When we (in the Western cultures) read our History books, we tend to be quite relieved to live in such a civilised, plentiful and humane culture, comparatively to what it used to have been. So why is it that some Western folks, when they look at other cultures, feel the urgent need to preserve them no matter what and feel extremely guilty about any sort of influence we might have upon them?
This kind of paternalism allows for a desensitisation of our disgust response before a cultural tradition that, if practised below our own roof, would make us contort in revolt. It’s their own culture, their own truth, we say. Somehow, I think that pain receptors are oblivious to cultural nuances and that someone being thrown stones at will definitely feel it, independently of where in the globe they were lucky to be born.
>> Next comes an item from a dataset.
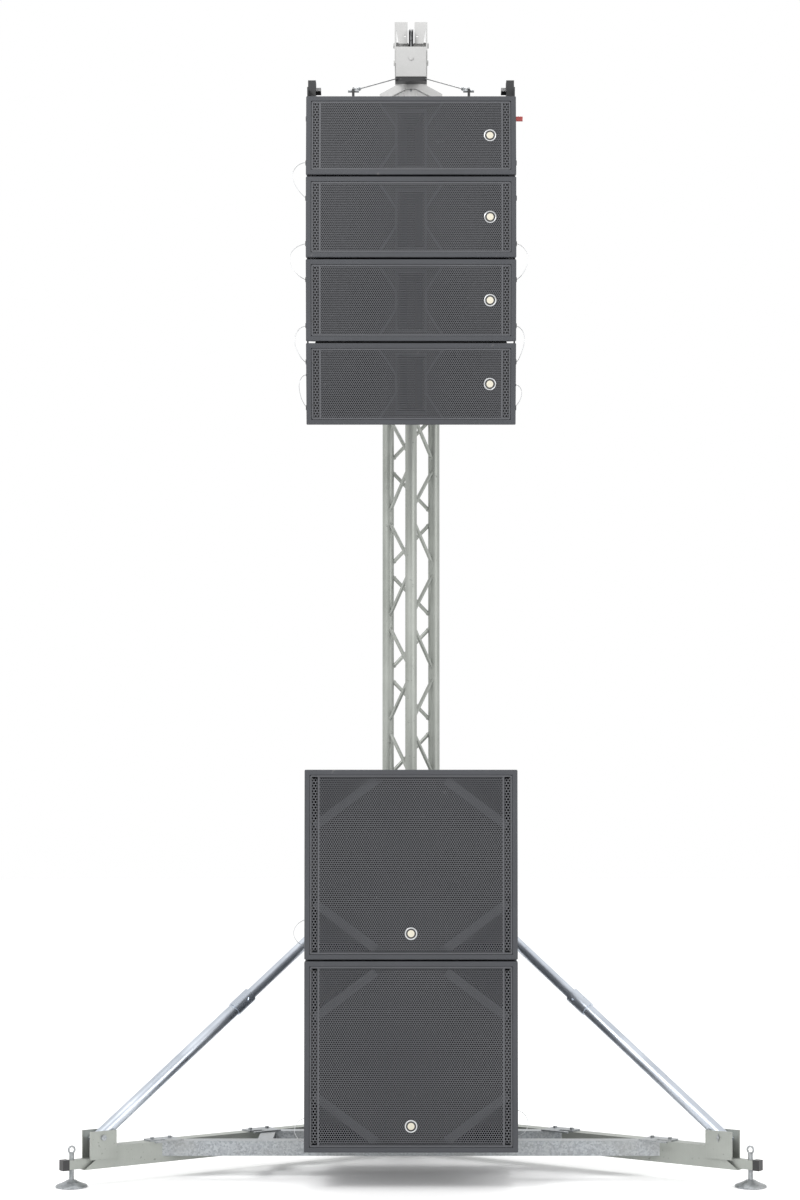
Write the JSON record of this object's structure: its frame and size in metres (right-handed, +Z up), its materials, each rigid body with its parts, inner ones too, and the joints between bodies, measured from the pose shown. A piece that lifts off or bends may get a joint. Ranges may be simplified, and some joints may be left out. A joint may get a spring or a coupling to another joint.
{
  "type": "line array speaker",
  "caption": "Free-standing line array loudspeaker rig: curved stack of array cabinets on a flybar, hoisted on a truss lifting tower with braced outriggers, above stacked subwoofers.",
  "frame": {"origin": "middle of the rig's footprint on the floor, on its plane of symmetry", "axes": "+Z up, -Y towards the audience (the grilles face -Y), +X to the right as seen from the audience"},
  "size_m": [2.784, 2.725, 4.879],
  "materials": {
    "aluminium": "brushed, lightly matt",
    "zinc_steel": "galvanised, dull",
    "bright_tube": "drawn tube, satin",
    "head_paint": "light grey paint, semi-matt",
    "rope_steel": "stranded wire",
    "black_steel": "black powder coat",
    "cabinet_paint": "dark grey textured coat on plywood",
    "grille_paint": "dark grey powder-coated perforated steel",
    "driver": "black frame and doped cone",
    "lanyard_wire": "thin clear-coated wire",
    "red_grip": "red moulded grip",
    "black_plastic": "black moulded plastic",
    "sheave": "dark machined wheel"
  },
  "bodies": {
    "base": {"base_hub": "zinc_steel", "leg_left": "aluminium", "leg_right": "aluminium", "leg_rear": "aluminium", "leg_end_caps": "black_plastic", "base_fixings": "zinc_steel", "cross_beams": "zinc_steel", "mast_lower": "aluminium", "mast_middle": "aluminium", "mast_upper": "aluminium", "mast_couplers": "zinc_steel", "brace_band": "zinc_steel", "head_frame": "head_paint", "head_beam": "head_paint", "winch_frame": "zinc_steel", "hoist_rope": "rope_steel", "hoist_rope_front": "rope_steel", "sub_lanyards": "lanyard_wire", "sub_woofers": "driver", "sub_fittings": "black_plastic", "sub_lower_cabinet": "cabinet_paint", "sub_lower_grille": "grille_paint", "sub_upper_cabinet": "cabinet_paint", "sub_upper_grille": "grille_paint"},
    "array_top": {"load_yoke": "black_steel", "bridle_ropes": "rope_steel", "bridle_fittings": "zinc_steel", "flybar": "black_steel", "mast_guide": "black_plastic", "box_1_cabinet": "cabinet_paint", "box_1_grille": "grille_paint", "box_1_drivers": "driver", "box_1_rigging": "black_steel", "box_1_lanyards": "lanyard_wire"},
    "box_2": {"box_2_cabinet": "cabinet_paint", "box_2_grille": "grille_paint", "box_2_drivers": "driver", "box_2_rigging": "black_steel", "box_2_lanyards": "lanyard_wire"},
    "box_3": {"box_3_cabinet": "cabinet_paint", "box_3_grille": "grille_paint", "box_3_drivers": "driver", "box_3_rigging": "black_steel", "box_3_lanyards": "lanyard_wire"},
    "box_4": {"box_4_cabinet": "cabinet_paint", "box_4_grille": "grille_paint", "box_4_drivers": "driver", "box_4_rigging": "black_steel", "box_4_lanyards": "lanyard_wire"},
    "release_pin": {"release_pin": "red_grip"},
    "jack_left": {"jack_left": "zinc_steel"},
    "jack_right": {"jack_right": "zinc_steel"},
    "jack_rear": {"jack_rear": "zinc_steel"},
    "brace_left": {"brace_left": "bright_tube"},
    "brace_right": {"brace_right": "bright_tube"},
    "brace_rear": {"brace_rear": "bright_tube"},
    "sheave_front": {"sheave_front": "sheave"},
    "sheave_rear": {"sheave_rear": "sheave"},
    "winch_drum": {"winch_drum": "zinc_steel"},
    "winch_crank": {"winch_crank": "zinc_steel"}
  },
  "joints": [
    {"name": "array_lift", "type": "slide", "parent": "base", "child": "array_top", "axis": [0, 0, 1], "range_m": [-1.3, 0], "deforming": ["hoist_rope_front"]},
    {"name": "splay_1_2", "type": "hinge", "parent": "array_top", "child": "box_2", "pos_m": [0, -1.29706, 3.89677], "axis": [1, 0, 0], "range_deg": [-5, 5]},
    {"name": "splay_2_3", "type": "hinge", "parent": "box_2", "child": "box_3", "pos_m": [0, -1.28518, 3.574], "axis": [1, 0, 0], "range_deg": [-5, 5]},
    {"name": "splay_3_4", "type": "hinge", "parent": "box_3", "child": "box_4", "pos_m": [0, -1.24522, 3.2535], "axis": [1, 0, 0], "range_deg": [-5, 5]},
    {"name": "release_pin_pull", "type": "slide", "parent": "array_top", "child": "release_pin", "axis": [1, 0, 0], "range_m": [0, 0.06]},
    {"name": "jack_left_screw", "type": "slide", "parent": "base", "child": "jack_left", "axis": [0, 0, 1], "range_m": [-0.02, 0.038]},
    {"name": "brace_left_fold", "type": "hinge", "parent": "base", "child": "brace_left", "pos_m": [-1.23119, -1.18513, 0.186], "axis": [0.5736, -0.8192, 0], "range_deg": [0, 120]},
    {"name": "jack_right_screw", "type": "slide", "parent": "base", "child": "jack_right", "axis": [0, 0, 1], "range_m": [-0.02, 0.038]},
    {"name": "brace_right_fold", "type": "hinge", "parent": "base", "child": "brace_right", "pos_m": [1.23119, -1.18513, 0.186], "axis": [0.5736, 0.8192, 0], "range_deg": [0, 120]},
    {"name": "jack_rear_screw", "type": "slide", "parent": "base", "child": "jack_rear", "axis": [0, 0, 1], "range_m": [-0.02, 0.038]},
    {"name": "brace_rear_fold", "type": "hinge", "parent": "base", "child": "brace_rear", "pos_m": [0, 1.17996, 0.186], "axis": [-1, 0, 0], "range_deg": [0, 120]},
    {"name": "sheave_front_turn", "type": "hinge", "parent": "base", "child": "sheave_front", "pos_m": [0, -0.43904, 4.79], "axis": [1, 0, 0], "range_deg": [0, 1140]},
    {"name": "sheave_rear_turn", "type": "hinge", "parent": "base", "child": "sheave_rear", "pos_m": [0, -0.19904, 4.79], "axis": [1, 0, 0], "range_deg": [0, 1140]},
    {"name": "winch_drum_turn", "type": "hinge", "parent": "base", "child": "winch_drum", "pos_m": [0, -0.17204, 1.44], "axis": [1, 0, 0], "range_deg": [0, 1920]},
    {"name": "winch_crank_turn", "type": "hinge", "parent": "base", "child": "winch_crank", "pos_m": [0, -0.17204, 1.535], "axis": [1, 0, 0], "range_deg": [-6700, 0]}
  ],
  "couplings": [
    {"joint": "sheave_front_turn", "follows": "array_lift", "rad_per_m": -15.152},
    {"joint": "sheave_rear_turn", "follows": "array_lift", "rad_per_m": -15.152},
    {"joint": "winch_drum_turn", "follows": "array_lift", "rad_per_m": -25.641},
    {"joint": "winch_crank_turn", "follows": "array_lift", "rad_per_m": 89.744}
  ]
}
And yes, there’s a difference between colonising other nations and fighting for the universal protection of human rights. Of course there are political and commercial interests at stake when a country tries to intervene on another country’s practices. There’s no need to replace a hypocrisy tinted lens with naivety glasses. We just need to realise that not all cultural diversity is good. And keep reminding ourselves that just because we happen to be more tolerant in some realms, we’re not perfect either.
PS: I was lucky to grow up in a cultural mix. I was raised by a Portuguese family in Portugal going to a Portuguese school were I was taught by Portuguese teachers, but I also got the chance to make friends with people from other cultural backgrounds. I read, watched and listened to foreign cultural products – a lot more frequently than my own country’s. I wouldn’t be writing this post in English if it had been otherwise. And I feel extremely lucky that I can incorporate the products and practices of other cultures that appeal to me. Of course that cultures closer to my own appeal more to me than cultures radically different. But the point is that I’m in no way against cultural diversity. I don’t even think that should be the focus of the debate. We don’t have to know how to bark to realise if we’ve hurt a dog or not. So why does it seem so hard to identify if a person’s being hurt the moment they speak another language? Culture preservation shouldn’t be an excuse for brutality, full stop.